From what I read on Wikipedia, all functions of the gluteus minimus are mirrored by the gluteus medius. Additionally, the gluteus medius is larger than the gluteus minimus (see comparative images here), which leads me to believe that the gluteus medius is stronger than the gluteus minimus.

Subsequently, I would tend to guess that a full tear of the gluteus minimus tendon does not have any functional implications. I.e., a human might have a full tear of the gluteus minimus tendon without any limitation of their movements.

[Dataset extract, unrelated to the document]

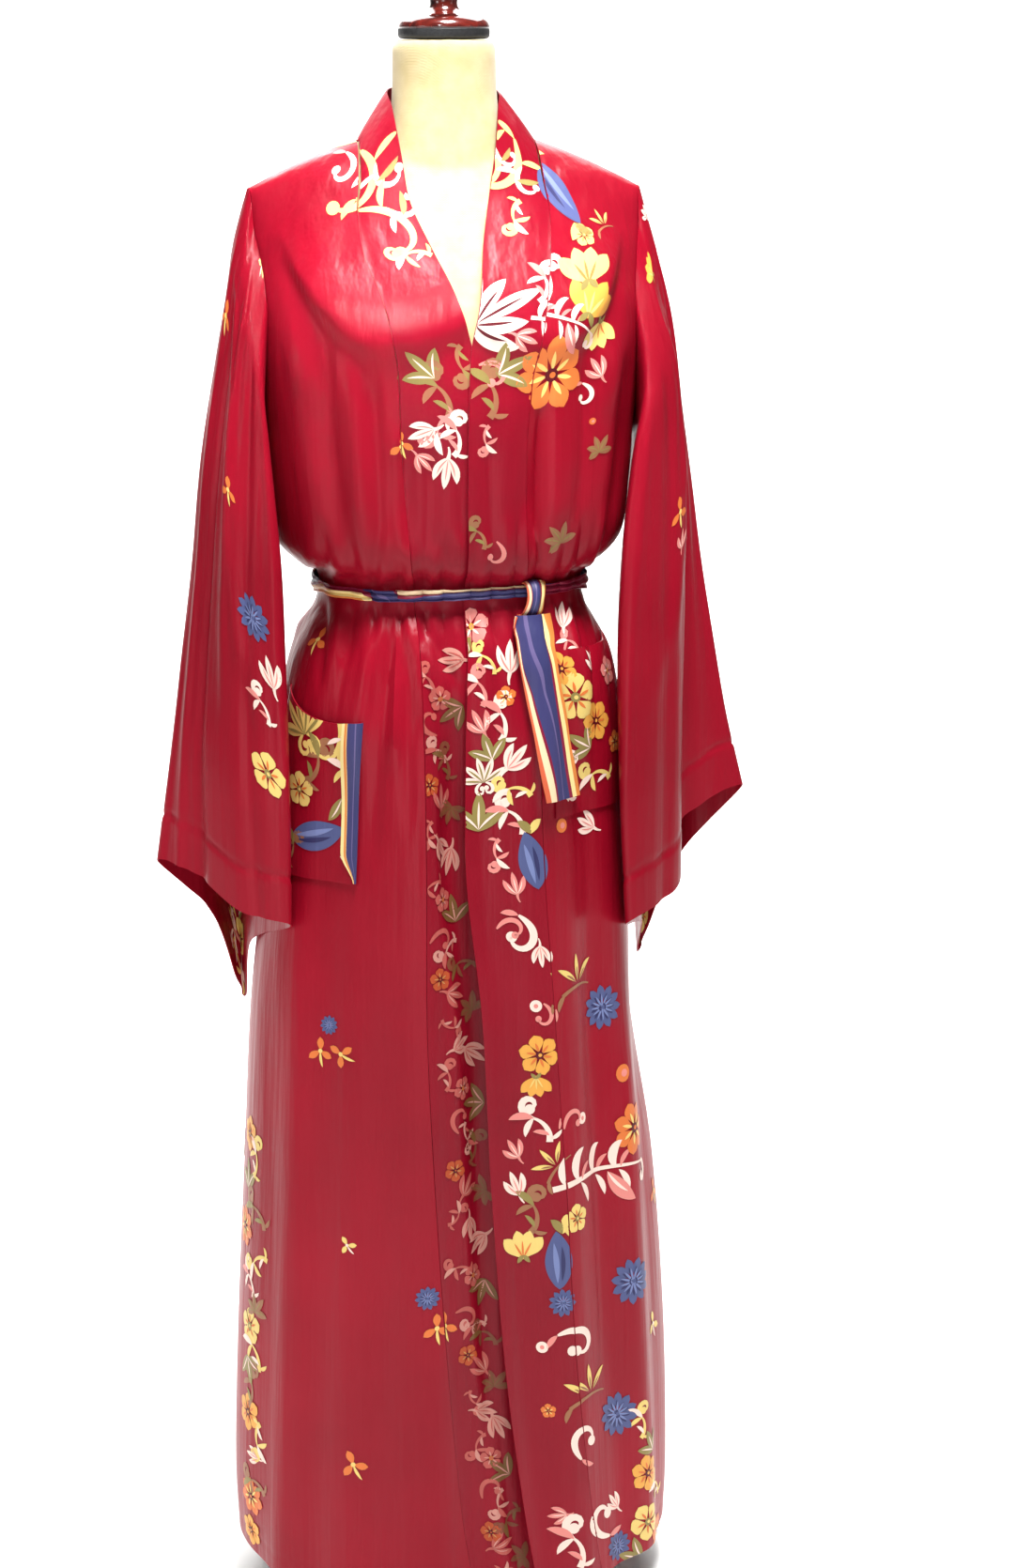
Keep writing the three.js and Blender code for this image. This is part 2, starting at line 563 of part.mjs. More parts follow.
function beltKnot() {
  const geometry = new THREE.SphereGeometry(1, 20, 12);
  geometry.scale(knot.wide, knot.deep, knot.high);
  const place = placeAtHeight(knot.z);
  const angle = frontAngle(knot.x, place);
  const spot = levelSpot(angle, place, knot.lift);
  const mesh = addMesh('belt_knot', geometry, stripedSatin);
  mesh.rotation.z = Math.atan2(spot.normal.x, -spot.normal.y);
  mesh.position.set(spot.point.x, spot.point.y, knot.z);
}

function beltTail() {
  const rows = places(placeAtHeight(tail.top), placeAtHeight(tail.bottom), 10);
  const grid = rows.map((place, i) => {
    const t = i / (rows.length - 1);
    const middle = THREE.MathUtils.lerp(tail.topX, tail.bottomX, t);
    const half = THREE.MathUtils.lerp(tail.halfTop, tail.halfBottom, t);
    const lift = tailLift + (tail.liftAtKnot - tailLift) * (1 - t) ** 4;
    return places(middle - half, middle + half, 2).map((x) => {
      const angle = frontAngle(x, place);
      return levelSpot(angle, place, lift);
    });
  });
  clothSheet('belt_tail', grid, stripedSatin);
}

// Dress form, cap, pole and base.

function stackSolid(rings) {
  const around = rings[0].length;
  const vertices = rings.flat();
  const topIndex = vertices.length;
  const middleOf = (ring) => ring.reduce((sum, p) => sum.add(p), new THREE.Vector3()).divideScalar(around);
  vertices.push(middleOf(rings[0]), middleOf(rings[rings.length - 1]));
  const faces = [];
  for (let i = 0; i < rings.length - 1; i++) {
    for (let j = 0; j < around; j++) {
      const k = (j + 1) % around;
      const [a, b, c, d] = [i * around + j, (i + 1) * around + j, (i + 1) * around + k, i * around + k];
      faces.push([a, b, c], [a, c, d]);
    }
  }
  const lastRing = (rings.length - 1) * around;
  for (let j = 0; j < around; j++) {
    const k = (j + 1) % around;
    faces.push([topIndex, j, k]);
    faces.push([topIndex + 1, lastRing + k, lastRing + j]);
  }
  return { vertices, faces };
}

function toManifold({ vertices, faces }) {
  const geometry = new THREE.BufferGeometry();
  const positions = vertices.flatMap((vertex) => vertex.toArray());
  geometry.setAttribute('position', new THREE.Float32BufferAttribute(positions, 3));
  geometry.setIndex(faces.flat());
  const merged = mergeVertices(geometry, 0.001);
  const mesh = new wasm.Mesh({
    numProp: 3,
    vertProperties: merged.attributes.position.array,
    triVerts: new Uint32Array(merged.index.array),
  });
  mesh.merge();
  return new wasm.Manifold(mesh);
}

function fromManifold(solid) {
  const mesh = solid.getMesh();
  const geometry = new THREE.BufferGeometry();
  geometry.setAttribute('position', new THREE.BufferAttribute(mesh.vertProperties, 3));
  geometry.setIndex(new THREE.BufferAttribute(mesh.triVerts, 1));
  return geometry;
}

function formBody() {
  const around = 32;
  const ridge = 0.02;
  const shell = [ridge, ...places(1, formBottomPlace, formBottomPlace - 1)].map((place) => {
    const inset = bodyColumn('form', place);
    return Array.from({ length: around }, (_, j) => {
      const angle = (360 * j) / around;
      const normal = surfaceNormal(bodyPoint, angle, place);
      const point = bodyPoint(angle, place).addScaledVector(normal, -inset);
      const toTip = (Math.abs(point.x) / bodyLevels[ridgePlace].left) ** 6;
      point.x -= Math.sign(point.x) * shoulderTipInset * toTip;
      return point;
    });
  });
  const bottom = shell[shell.length - 1];
  for (const point of bottom) {
    point.z = bodyLevels[formBottomPlace].z;
  }
  const neck = [...neckSections].reverse().map((row) => Array.from({ length: around }, (_, j) => {
    const turn = (2 * Math.PI * j) / around;
    return new THREE.Vector3(row.wide * Math.sin(turn), row.y - row.deep * Math.cos(turn), row.z);
  }));
  const joined = toManifold(stackSolid(shell)).add(toManifold(stackSolid(neck)));
  addMesh('form_body', fromManifold(joined), linen);
}

function lathed(name, outline, y, z, material, segments) {
  const geometry = new THREE.LatheGeometry(outline.map(([r, h]) => new THREE.Vector2(r, h)), segments);
  geometry.rotateX(Math.PI / 2);
  geometry.translate(0, y, z);
  addMesh(name, geometry, material);
}

function formCap() {
  const neckTop = neckSections[neckSections.length - 1];
  const bottom = neckTop.z + seamGap;
  lathed('form_cap', [
    [0, 0],
    [capRadius - 3, 0],
    [capRadius, 4],
    [capRadius, capEdge],
    [capRadius - 6, capEdge + 6],
    [capRadius - 18, capThick - 3],
    [knobNeck + 2, capThick],
    [knobNeck, capThick + 6],
    [knobRadius - 3, capThick + 18],
    [knobRadius, capThick + 29],
    [knobRadius - 4, capThick + 41],
    [9, knobHeight + capThick - 2],
    [0, knobHeight + capThick],
  ], neckTop.y, bottom, wood, 36);
}

function stand() {
  lathed('stand_base', [
    [0, 0],
    [baseRadius - 2, 0],
    [baseRadius, 2],
    [baseRadius, baseEdge - 3],
    [baseRadius - 5, baseEdge],
    [28, baseHub - 8],
    [20, baseHub],
    [0, baseHub],
  ], 0, 0, blackIron, 48);
  const formBottom = bodyLevels[formBottomPlace].z;
  const length = formBottom - baseHub - 2 * seamGap;
  const geometry = new THREE.CylinderGeometry(poleRadius, poleRadius, length, 24);
  geometry.rotateX(Math.PI / 2);
  const pole = addMesh('stand_pole', geometry, steel);
  pole.position.z = baseHub + seamGap + length / 2;
}

backPanel(24);
frontPanel('right_front', 'rightSeam', -1, 12);
frontPanel('left_front', 'leftSeam', 1, 10);
sleeve('right_sleeve', -1, rightSleeveSections);
sleeve('left_sleeve', 1, leftSleeveSections);
neckband();
pockets.forEach(pocket);
belt();
beltKnot();
beltTail();
formBody();
formCap();
stand();

export default root;
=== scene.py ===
from math import ceil, cos, pi, radians, sin

import bmesh
import bpy
import numpy as np
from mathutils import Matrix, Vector


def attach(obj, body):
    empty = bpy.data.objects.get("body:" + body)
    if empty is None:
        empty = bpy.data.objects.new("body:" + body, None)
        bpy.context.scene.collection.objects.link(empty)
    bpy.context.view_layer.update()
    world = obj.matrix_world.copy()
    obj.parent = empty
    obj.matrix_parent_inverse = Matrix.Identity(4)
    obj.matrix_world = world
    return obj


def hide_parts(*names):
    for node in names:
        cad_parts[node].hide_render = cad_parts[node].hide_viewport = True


# A long crimson satin kimono robe, belted, on a limbless dress form.
# Cloth is worked out in millimetres and turned into metres where a mesh is made.
# Right and left are the wearer's, so the right side is at -X.

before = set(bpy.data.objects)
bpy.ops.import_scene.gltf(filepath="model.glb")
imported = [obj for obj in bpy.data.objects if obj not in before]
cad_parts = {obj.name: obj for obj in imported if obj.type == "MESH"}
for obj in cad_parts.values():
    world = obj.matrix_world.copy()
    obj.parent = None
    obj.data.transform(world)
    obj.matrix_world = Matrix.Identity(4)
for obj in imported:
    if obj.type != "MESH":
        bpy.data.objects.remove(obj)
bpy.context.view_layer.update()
mm = 0.001
scene = bpy.context.scene
print("frame loaded")


# Camera.

cameraSet = {"place": (-0.3925, -2.7926, 1.54), "tiltDown": 13.9, "turn": -9.2, "lens": 67.45}


def makeCamera():
    data = bpy.data.cameras.new("camera")
    data.lens = cameraSet["lens"]
    data.sensor_width = 36
    camera = bpy.data.objects.new("camera", data)
    camera.location = cameraSet["place"]
    camera.rotation_euler = (radians(90 - cameraSet["tiltDown"]), 0, radians(cameraSet["turn"]))
    scene.collection.objects.link(camera)
    scene.camera = camera


makeCamera()


# The robe's form.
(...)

Is my guess correct?


1 Answer 1


You’re correct that the gluteus minimus is redundant in function with the gluteus medius, but an isolated gluteus minimus tear still causes functional problems because of the associated inflammatory response and subsequent pain deemed “greater trochanteric pain syndrome,” as the greater trochanter is the insertion site for hip abductor muscles like the gluteus minimus and medius:

MRI Web Clinic — May 2004, Gluteus Minimus Tear & Trochanteric Bursitis, Michael E. Stadnick, M.D. (mirror)

Clinical History: 70 year-old female with chronic left hip pain...What is your diagnosis?

Diagnosis: Gluteus minimus tear of the left hip with associated trochanteric bursitis.

Discussion: Lateral hip pain is frequently a challenging diagnostic and therapeutic problem. In the past, the presentation of chronic lateral hip pain with tenderness over the greater trochanter was attributed to trochanteric bursitis. This symptom complex, called greater trochanteric pain syndrome (GTPS), can mimic other serious causes of hip pain...Abductor tendon (gluteus minimus and gluteus medius) tears are becoming increasingly recognized as a frequent cause of pain at the hip. In fact, tears of the abductor tendons, instead of trochanteric bursitis, are likely the most common cause of GTPS.

In a large majority of patients, trochanteric bursitis or distension will accompany an abductor tendon tear. The frequent coexistence of trochanteric bursitis and abductor tendinopathy has led some authors to suggest that bursitis may in fact be a result of the underlying tendinopathy.

Early descriptions of abductor tendon tears at the hip emphasized involvement of the gluteus medius tendon as being most common. However, subsequent papers have revealed a roughly equal frequency of involvement of the gluteus minimus and medius tendons.